Un message nous apprend que, dans la journée écoulée, un copain avait sauté sur une mine et ainsi perdu ses jambes. L’émotion était grande et chacun d’entre nous a donné son avis envisageant le cas d’une blessure éventuelle.
A mon tour j’ai dit que s’il m’advenait un tel sort je préférerais perdre un bras plutôt qu’une jambe car, dans ce cas, j'aurais quand même la possibilité de me déplacer, d’être plus autonome, en sportif que j'étais.

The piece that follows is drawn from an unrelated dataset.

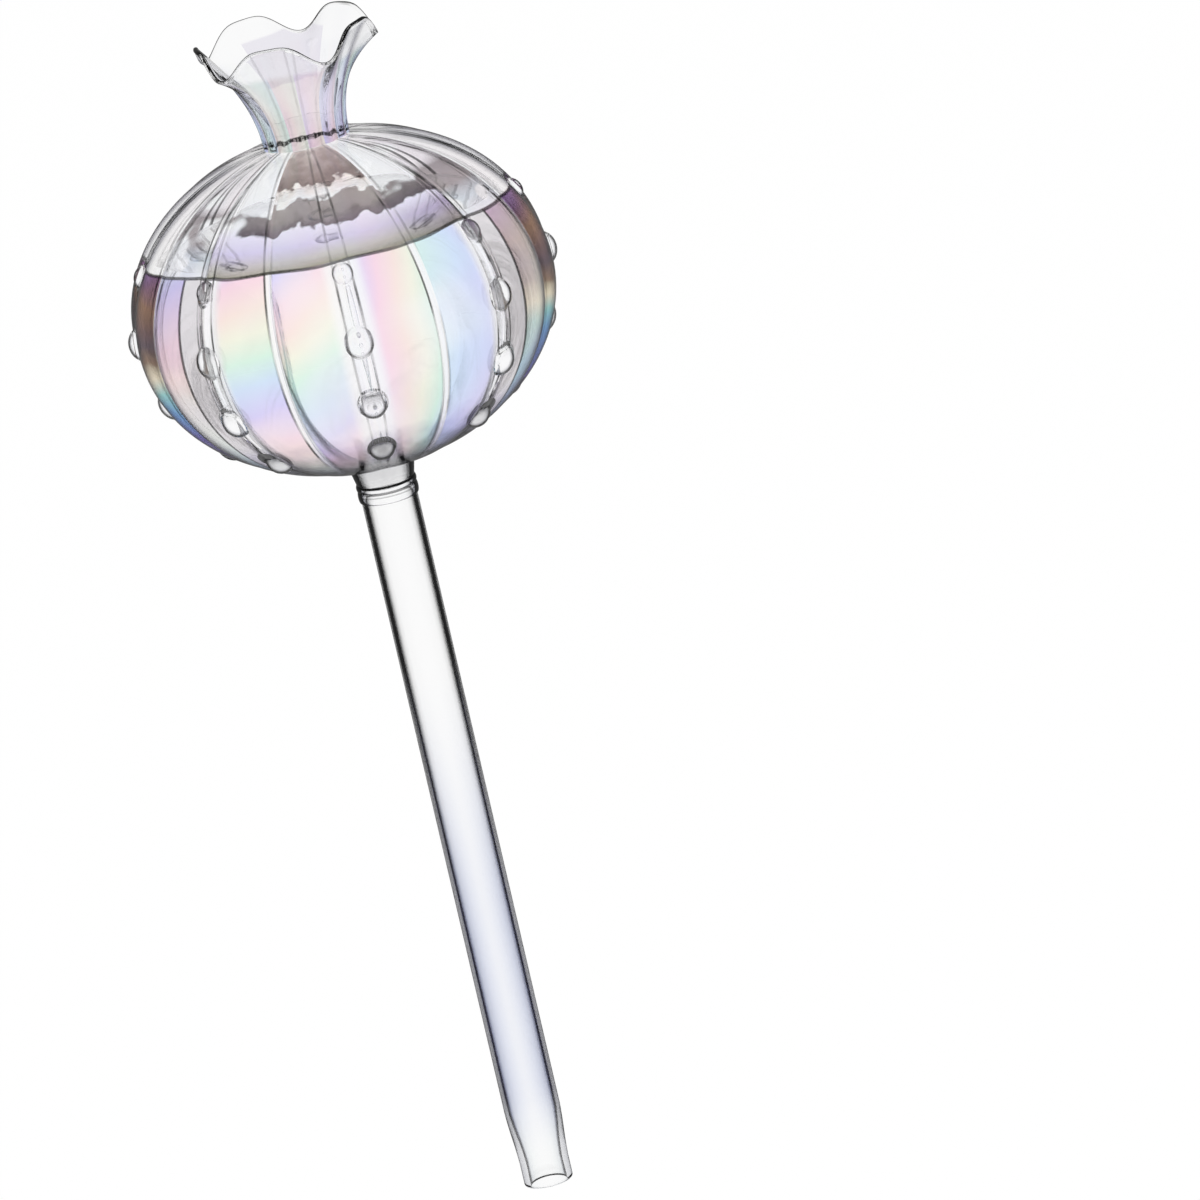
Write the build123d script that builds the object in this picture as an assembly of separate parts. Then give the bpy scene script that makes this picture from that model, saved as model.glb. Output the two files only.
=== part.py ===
from build123d import *

# Glass watering globe: a fluted, beaded bulb with a ruffled filling mouth above and a long drip stem below.
# Millimetres, +Z up, origin at the centre of the stem's open tip, front of the globe towards -Y.

import math
import os

# Driving dimensions of the drip stem
stem_length = 155.6
stem_radius = 6.05
stem_wall = 0.8
tip_radius = 5.3
tip_wall = 1.3
tip_land_length = 5.0
tip_taper_length = 11.5
tip_lip_radius = 0.5

# Driving dimensions of the seal ring between stem and nozzle
collar_height = 3.9
collar_radius = 6.25
collar_roll_depth = 0.3
collar_upper_roll_share = 0.36

# Driving dimensions of the bulb
nozzle_height = 4.2
nozzle_root_radius = 7.2
bulb_radius = 45.7
bulb_lower_depth = 36.3
bulb_upper_rise = 35.2
bulb_wall = 1.6
beaded_groove_depth = 1.6
plain_groove_depth = 0.8
rib_width = 4.2
rib_crown = 0.5
panel_count = 16
sections_per_half = 5

# Driving dimensions of the neck and the ruffled mouth
neck_radius = 9.4
throat_radius = 7.7
throat_length = 3.5
throat_step = 0.15
mouth_height = 22.6
rim_radius = 19.3
rim_wall = 1.1
flare_power = 2.2
inner_flare_power = 1.7
neck_flute_depth = 0.45
ruffle_count = 5
ruffle_lift = 2.75
ruffle_pinch = 0.25
ruffle_reach = 0.5
ruffle_power = 2.2
ruffle_turn = -67.5
points_per_flute = 5
mouth_ring_shares = (0.0, 0.1, 0.25, 0.42, 0.6, 0.8, 1.0)

# Driving dimensions of the beads, drops of glass laid on every other groove
bead_half_width = 3.2
bead_half_length = 3.8
bead_sink = 1.3
bead_first_angle = 24.4
bead_step_angle = 23.7
bead_size_shares = (0.72, 1.0, 1.0, 0.92)

# Clearance of a cut past the face that it opens
overrun = 2.0

# Levels along the axis, worked out from the sizes above
collar_base = stem_length
nozzle_base = collar_base + collar_height
bulb_base = nozzle_base + nozzle_height
equator = bulb_base + bulb_lower_depth
shoulder_top = equator + bulb_upper_rise

# Radii and angles that follow from them
stem_bore = stem_radius - stem_wall
tip_bore = tip_radius - tip_wall
throat_share = throat_length / (mouth_height - rim_wall / 2)
lower_angle = math.acos(nozzle_root_radius / bulb_radius)
upper_angle = math.acos(neck_radius / bulb_radius)
lower_axis = bulb_lower_depth / math.sin(lower_angle)
upper_axis = bulb_upper_rise / math.sin(upper_angle)
panel_angle = 2 * math.pi / panel_count
rib_angle = rib_width / bulb_radius
crest_angle = (panel_angle + rib_angle / 2) / 2
beaded_groove_count = panel_count // 2
front = -math.pi / 2
standing = (Align.CENTER, Align.CENTER, Align.MIN)


def polar(radius, angle, height):
    """Point at a radius and an angle about the axis."""
    return (radius * math.cos(angle), radius * math.sin(angle), height)


def fluted_outline(radius, share, height):
    """Closed outline of convex panels that meet in a plain crease or leave a low rib between them."""
    deep = radius - beaded_groove_depth * share
    crown = deep + rib_crown * share
    plain = radius - plain_groove_depth * share
    arcs = []
    for groove in range(beaded_groove_count):
        middle = front + 2 * groove * panel_angle
        first_edge = polar(deep, middle - rib_angle / 2, height)
        last_edge = polar(deep, middle + rib_angle / 2, height)
        crease = polar(plain, middle + panel_angle, height)
        next_edge = polar(deep, middle + 2 * panel_angle - rib_angle / 2, height)
        first_crest = polar(radius, middle + crest_angle, height)
        last_crest = polar(radius, middle + 2 * panel_angle - crest_angle, height)
        arcs.append(ThreePointArc(first_edge, polar(crown, middle, height), last_edge))
        arcs.append(ThreePointArc(last_edge, first_crest, crease))
        arcs.append(ThreePointArc(crease, last_crest, next_edge))
    return Wire(arcs)


def bulb_section(angle, wall):
    """Fluted outline of the bulb at an angle up its meridian, drawn in by a wall."""
    axis = upper_axis if angle > 0 else lower_axis
    share = math.cos(angle)
    height = equator + (axis - wall) * math.sin(angle)
    return fluted_outline((bulb_radius - wall) * share, share, height)


def bulb_sections(wall):
    """Outlines from the nozzle's root to the foot of the neck."""
    below = [-lower_angle * step / sections_per_half for step in range(sections_per_half, 0, -1)]
    above = [upper_angle * step / sections_per_half for step in range(sections_per_half + 1)]
    return [bulb_section(angle, wall) for angle in below + above]


def plain_ring(radius, height):
    """Round outline, cut into as many arcs as a fluted one."""
    return fluted_outline(radius, 0, height)


def bulb_body():
    """Bulb and nozzle as one filled solid."""
    sections = bulb_sections(0)
    body = Solid.make_loft(sections)
    nozzle = Solid.make_loft([plain_ring(collar_radius, nozzle_base), sections[0]], True)
    return body + nozzle


def bulb_cavity():
    """Hollow of the bulb, from the nozzle's bore up to the throat."""
    sections = bulb_sections(bulb_wall)
    chamber = Solid.make_loft(sections)
    funnel = Solid.make_loft([plain_ring(stem_bore, bulb_base), sections[0]], True)
    shoulder = Solid.make_loft([sections[-1], plain_ring(throat_radius, shoulder_top)], True)
    drain = Pos(0, 0, nozzle_base - overrun) * Cylinder(stem_bore, nozzle_height + overrun, align=standing)
    throat = Pos(0, 0, shoulder_top) * Cylinder(throat_radius, overrun, align=standing)
    return chamber + funnel + shoulder + drain + throat


def flare_climb(share):
    """Part of the way from the top of the throat to the rim, at a share of the mouth's height."""
    return max(0, share - throat_share) / (1 - throat_share)


def mouth_ring(share, radius, flute_depth, drop):
    """Closed curve round the mouth at a share of its height, ruffled more towards the rim."""
    count = panel_count * points_per_flute
    ruffle = flare_climb(share) ** ruffle_power
    fluting = flute_depth * (1 - share) / 2
    points = []
    for step in range(count):
        angle = front + 2 * math.pi * step / count
        turn = ruffle_count * (angle - math.radians(ruffle_turn))
        wave = math.cos(turn) + ruffle_pinch * math.cos(2 * turn)
        valley = math.cos(panel_count * (angle - front))
        reach = radius - fluting * (1 + valley) + ruffle_reach * ruffle * wave
        height = shoulder_top + (mouth_height - drop) * share - ruffle_lift * ruffle * wave
        points.append(polar(reach, angle, height))
    return Wire([Edge.make_spline(points, periodic=True)])


def outer_ring(share):
    """Curve on the outside of the neck and mouth, fluted at the neck."""
    radius = neck_radius + (rim_radius - neck_radius) * share**flare_power
    return mouth_ring(share, radius, neck_flute_depth, rim_wall / 2)


def inner_ring(share):
    """Curve on the inside of the mouth, which starts to flare a fine step out from the throat."""
    foot_radius = throat_radius + throat_step
    radius = foot_radius + (rim_radius - rim_wall - foot_radius) * flare_climb(share) ** inner_flare_power
    return mouth_ring(share, radius, 0, rim_wall / 2)


def ruffled_mouth():
    """Neck and flared mouth, one wall with a rounded lip and a straight round throat."""
    inner_shares = [throat_share + (1 - throat_share) * share for share in mouth_ring_shares]
    outer = [outer_ring(share) for share in mouth_ring_shares]
    inner = [inner_ring(share) for share in inner_shares]
    lip = mouth_ring(1, rim_radius - rim_wall / 2, 0, 0)
    faces = Shell.make_loft(outer).faces() + Shell.make_loft(inner).faces()
    faces += Shell.make_loft([outer[-1], lip, inner[-1]]).faces()
    faces += [Face(outer[0]), Face(inner[0])]
    throat = Cylinder(throat_radius, throat_length + 2 * overrun, align=standing)
    return Solid(Shell(faces)) - Pos(0, 0, shoulder_top - overrun) * throat


def bead(level):
    """Drop of glass on the front groove at one level, resting on the bulb's outside."""
    angle = math.radians(bead_first_angle - level * bead_step_angle)
    axis = upper_axis if angle > 0 else lower_axis
    height = equator + axis * math.sin(angle)
    crown = bulb_radius - beaded_groove_depth + rib_crown
    size = bead_size_shares[level]
    out = Vector(0, -math.cos(angle) / bulb_radius, math.sin(angle) / axis).normalized()
    seat = Vector(0, -crown * math.cos(angle), height) - out * bead_sink * size
    curve = EllipticalCenterArc((0, 0), bead_half_width * size, bead_half_length * size, -90, arc_size=180)
    section = make_face(curve + Line(curve @ 1, curve @ 0))
    return Plane(seat, x_dir=(1, 0, 0), z_dir=out) * revolve(section, Axis.Y)


def bead_row(body):
    """Beads of the front groove, cut to the bulb that they sit on."""
    return [bead(level) - body for level in range(len(bead_size_shares))]


def joint_collar():
    """Seal ring where the stem is fused on, rolled in two fine beads."""
    low = collar_base
    high = nozzle_base
    waist = high - collar_height * collar_upper_roll_share
    proud = collar_radius + collar_roll_depth
    lower_roll = ThreePointArc((collar_radius, low), (proud, (low + waist) / 2), (collar_radius, waist))
    upper_roll = ThreePointArc((collar_radius, waist), (proud, (waist + high) / 2), (collar_radius, high))
    inside = Polyline((collar_radius, high), (stem_bore, high), (stem_bore, low), (collar_radius, low))
    section = make_face(Plane.XZ * (lower_roll + upper_roll + inside))
    return revolve(section, Axis.Z)


def stem_tube():
    """Long drip tube, drawn in to a straight open tip with a fire-rounded end."""
    shoulder = tip_land_length + tip_taper_length
    outline = Polyline(
        (tip_bore, 0),
        (tip_radius, 0),
        (tip_radius, tip_land_length),
        (stem_radius, shoulder),
        (stem_radius, stem_length),
        (stem_bore, stem_length),
        (stem_bore, shoulder),
        (tip_bore, tip_land_length),
        close=True,
    )
    tube = revolve(make_face(Plane.XZ * outline), Axis.Z)
    lip = tube.edges().filter_by(GeomType.CIRCLE).group_by(Axis.Z)[0].sort_by(SortBy.RADIUS)[-1]
    return fillet(lip, tip_lip_radius)


def main():
    """Build every piece and write it to its own file."""
    os.makedirs("parts", exist_ok=True)
    body = bulb_body()
    row = bead_row(body)
    export_step(body - bulb_cavity(), "parts/bulb_shell.step")
    export_step(ruffled_mouth(), "parts/ruffled_mouth.step")
    export_step(joint_collar(), "parts/joint_collar.step")
    export_step(stem_tube(), "parts/stem_tube.step")
    for place in range(beaded_groove_count):
        turn = Rot(0, 0, 360 * place / beaded_groove_count)
        beads = Compound([turn * drop for drop in row])
        export_step(beads, f"parts/bead_row_{place + 1}.step")


main()
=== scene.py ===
"""Looks of the glass watering globe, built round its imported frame."""

import logging
import math
from dataclasses import dataclass
from enum import Enum

import bmesh
import bpy
from mathutils import Matrix, Vector


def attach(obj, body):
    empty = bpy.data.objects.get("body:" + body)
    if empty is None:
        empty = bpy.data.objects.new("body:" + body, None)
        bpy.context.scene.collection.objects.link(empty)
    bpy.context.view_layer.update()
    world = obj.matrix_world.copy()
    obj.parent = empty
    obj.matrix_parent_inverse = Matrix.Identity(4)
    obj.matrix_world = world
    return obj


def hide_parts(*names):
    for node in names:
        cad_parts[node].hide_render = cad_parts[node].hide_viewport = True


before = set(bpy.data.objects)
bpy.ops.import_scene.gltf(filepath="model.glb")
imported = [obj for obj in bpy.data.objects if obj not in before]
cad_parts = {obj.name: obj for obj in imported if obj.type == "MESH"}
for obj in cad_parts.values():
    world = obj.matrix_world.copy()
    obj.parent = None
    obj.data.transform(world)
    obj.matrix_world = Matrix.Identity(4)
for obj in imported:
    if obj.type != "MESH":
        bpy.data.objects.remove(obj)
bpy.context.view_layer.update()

MM = 0.001
FULL_TURN = 2 * math.pi
FRONT = -math.pi / 2
log = logging.getLogger("watering_globe")

Colour = tuple[float, float, float]
Tones = tuple[tuple[float, Colour], ...]
Span = tuple[float, float]
Profile = list[tuple[float, float]]

WHITE: Colour = (1.0, 1.0, 1.0)
BLACK: Colour = (0.0, 0.0, 0.0)


class Skin(Enum):
    """Sides of a glass wall, in the order of a piece's material slots."""

    OUTSIDE = 0
    INSIDE = 1
    SEAM = 2
    RIM = 3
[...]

Très tôt le lendemain matin, la progression s’est déroulée en direction du village de Ap Cai Doi ou du moins par les rizières et les diguettes parallèles à cette petite localité que je devais éviter. La longue colonne s’étirait derrière ma section de tête.

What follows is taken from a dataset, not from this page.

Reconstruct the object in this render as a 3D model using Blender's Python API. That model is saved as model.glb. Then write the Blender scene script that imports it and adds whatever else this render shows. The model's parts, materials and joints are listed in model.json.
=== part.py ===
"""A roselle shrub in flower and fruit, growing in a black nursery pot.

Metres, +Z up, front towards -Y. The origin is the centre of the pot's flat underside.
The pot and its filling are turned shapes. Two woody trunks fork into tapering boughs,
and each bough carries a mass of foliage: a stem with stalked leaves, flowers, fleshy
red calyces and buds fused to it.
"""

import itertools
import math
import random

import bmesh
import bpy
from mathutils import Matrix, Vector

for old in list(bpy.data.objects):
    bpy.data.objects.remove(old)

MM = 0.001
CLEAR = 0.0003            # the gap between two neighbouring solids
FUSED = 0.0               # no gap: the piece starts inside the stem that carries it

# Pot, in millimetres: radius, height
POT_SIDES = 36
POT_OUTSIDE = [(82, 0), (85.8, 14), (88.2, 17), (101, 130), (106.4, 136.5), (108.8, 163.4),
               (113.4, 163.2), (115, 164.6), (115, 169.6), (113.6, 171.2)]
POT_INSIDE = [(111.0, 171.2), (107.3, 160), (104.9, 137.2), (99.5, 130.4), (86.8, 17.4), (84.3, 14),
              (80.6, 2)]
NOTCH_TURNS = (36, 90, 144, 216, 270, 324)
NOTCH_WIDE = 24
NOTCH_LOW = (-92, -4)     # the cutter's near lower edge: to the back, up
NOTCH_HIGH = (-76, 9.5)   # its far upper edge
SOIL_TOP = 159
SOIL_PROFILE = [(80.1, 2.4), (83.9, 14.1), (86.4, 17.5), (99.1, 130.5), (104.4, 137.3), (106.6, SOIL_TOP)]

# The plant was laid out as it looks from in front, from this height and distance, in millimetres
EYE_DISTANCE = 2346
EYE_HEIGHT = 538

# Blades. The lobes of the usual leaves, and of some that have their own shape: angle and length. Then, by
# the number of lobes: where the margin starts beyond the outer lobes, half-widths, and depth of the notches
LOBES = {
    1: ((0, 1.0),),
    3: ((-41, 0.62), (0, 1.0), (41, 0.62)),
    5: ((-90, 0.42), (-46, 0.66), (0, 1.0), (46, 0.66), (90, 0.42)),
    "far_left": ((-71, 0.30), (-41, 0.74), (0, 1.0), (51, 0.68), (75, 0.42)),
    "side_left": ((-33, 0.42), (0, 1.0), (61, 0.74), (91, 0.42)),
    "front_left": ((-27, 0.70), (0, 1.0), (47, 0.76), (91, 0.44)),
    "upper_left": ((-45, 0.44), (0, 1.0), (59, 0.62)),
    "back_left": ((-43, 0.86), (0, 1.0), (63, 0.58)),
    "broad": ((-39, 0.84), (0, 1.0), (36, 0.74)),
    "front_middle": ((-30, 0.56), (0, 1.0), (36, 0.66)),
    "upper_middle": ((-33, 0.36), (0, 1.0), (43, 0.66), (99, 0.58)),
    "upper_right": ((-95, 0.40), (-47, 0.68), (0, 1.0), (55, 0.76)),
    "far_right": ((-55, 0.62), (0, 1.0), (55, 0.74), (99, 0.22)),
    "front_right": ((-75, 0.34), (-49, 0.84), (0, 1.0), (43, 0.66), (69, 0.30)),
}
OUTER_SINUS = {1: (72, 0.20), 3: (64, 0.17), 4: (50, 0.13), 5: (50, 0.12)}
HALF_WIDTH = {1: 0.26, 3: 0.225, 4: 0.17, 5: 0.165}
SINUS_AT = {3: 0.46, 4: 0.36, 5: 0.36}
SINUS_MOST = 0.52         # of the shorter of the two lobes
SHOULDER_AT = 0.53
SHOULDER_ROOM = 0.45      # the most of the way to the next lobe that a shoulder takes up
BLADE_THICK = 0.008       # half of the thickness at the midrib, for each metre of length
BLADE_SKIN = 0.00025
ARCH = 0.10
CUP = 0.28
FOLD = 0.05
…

Des tirs provenant du village nous ont contraint de nous arrêter et de prendre nos dispositions provisoires de défensive à l’abri des diguettes, alors que les tirs s’intensifiaient, une 12,7 entrait en action.

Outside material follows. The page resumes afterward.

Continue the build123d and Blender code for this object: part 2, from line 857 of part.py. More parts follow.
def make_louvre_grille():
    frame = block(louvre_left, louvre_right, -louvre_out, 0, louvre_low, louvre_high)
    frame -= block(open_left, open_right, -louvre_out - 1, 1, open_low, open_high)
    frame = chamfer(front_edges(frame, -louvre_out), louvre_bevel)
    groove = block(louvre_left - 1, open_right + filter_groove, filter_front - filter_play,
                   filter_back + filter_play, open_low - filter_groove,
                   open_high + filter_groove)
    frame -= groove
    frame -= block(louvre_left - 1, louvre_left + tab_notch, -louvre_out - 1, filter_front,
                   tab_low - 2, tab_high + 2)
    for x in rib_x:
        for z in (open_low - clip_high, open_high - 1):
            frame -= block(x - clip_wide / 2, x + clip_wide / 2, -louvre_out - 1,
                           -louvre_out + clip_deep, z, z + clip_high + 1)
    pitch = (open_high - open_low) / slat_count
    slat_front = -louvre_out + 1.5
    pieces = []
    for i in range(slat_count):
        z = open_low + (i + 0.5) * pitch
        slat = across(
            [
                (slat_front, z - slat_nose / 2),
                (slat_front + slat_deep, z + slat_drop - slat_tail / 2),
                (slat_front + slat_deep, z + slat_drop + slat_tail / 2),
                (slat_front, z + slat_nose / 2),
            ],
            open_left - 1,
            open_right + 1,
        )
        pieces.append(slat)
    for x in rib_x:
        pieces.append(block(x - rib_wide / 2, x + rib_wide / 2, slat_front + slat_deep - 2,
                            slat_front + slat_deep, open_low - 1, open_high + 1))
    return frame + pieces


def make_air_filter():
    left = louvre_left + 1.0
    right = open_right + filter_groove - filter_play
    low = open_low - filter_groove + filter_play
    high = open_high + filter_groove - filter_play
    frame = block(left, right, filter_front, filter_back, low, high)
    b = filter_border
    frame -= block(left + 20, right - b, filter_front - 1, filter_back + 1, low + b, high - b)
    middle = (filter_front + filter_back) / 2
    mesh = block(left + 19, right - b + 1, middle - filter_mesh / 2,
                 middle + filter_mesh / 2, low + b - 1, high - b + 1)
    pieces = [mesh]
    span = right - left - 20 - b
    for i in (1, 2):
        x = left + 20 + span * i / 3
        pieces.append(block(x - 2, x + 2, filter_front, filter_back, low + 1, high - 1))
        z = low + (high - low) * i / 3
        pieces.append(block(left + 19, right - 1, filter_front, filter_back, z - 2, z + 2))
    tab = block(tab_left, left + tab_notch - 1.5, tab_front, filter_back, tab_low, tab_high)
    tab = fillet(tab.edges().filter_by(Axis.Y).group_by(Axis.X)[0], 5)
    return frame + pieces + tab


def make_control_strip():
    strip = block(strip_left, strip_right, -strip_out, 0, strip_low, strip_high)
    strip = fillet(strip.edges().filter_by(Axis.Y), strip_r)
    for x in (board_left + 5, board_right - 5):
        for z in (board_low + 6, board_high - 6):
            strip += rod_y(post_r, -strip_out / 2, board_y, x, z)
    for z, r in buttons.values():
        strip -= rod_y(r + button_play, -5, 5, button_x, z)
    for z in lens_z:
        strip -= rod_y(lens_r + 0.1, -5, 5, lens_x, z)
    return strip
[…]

Notre PC alerte par DLO pour intervention de l’artillerie. Les premiers obus de 88 tombent aux abords de la section, un soldat cambodgien reçoit un petit éclat... Le bruit a couru selon lequel le DLO aurait donné à l’artillerie ces coordonnées en omettant de préciser qu’une section se trouvait 400 mètres devant.
Les Viets montent à l’assaut vers nous drapeaux et clairon en tête.
La section progresse vers eux et, à un certain moment, je sens à l’avant bras droit une petite éraflure et, mentalement je dis: « mais dans la rizière il n’y a pas de ronces !!! ».
Quelques minutes après, pour appeler un de mes hommes, je lève le bras droit et, aussitôt, un jet saccadé de sang s’échappe de ma manche de treillis et je constate avec stupeur que mon pantalon est déjà plein de sang coagulé. Ma progression est arrêtée car je perds connaissance.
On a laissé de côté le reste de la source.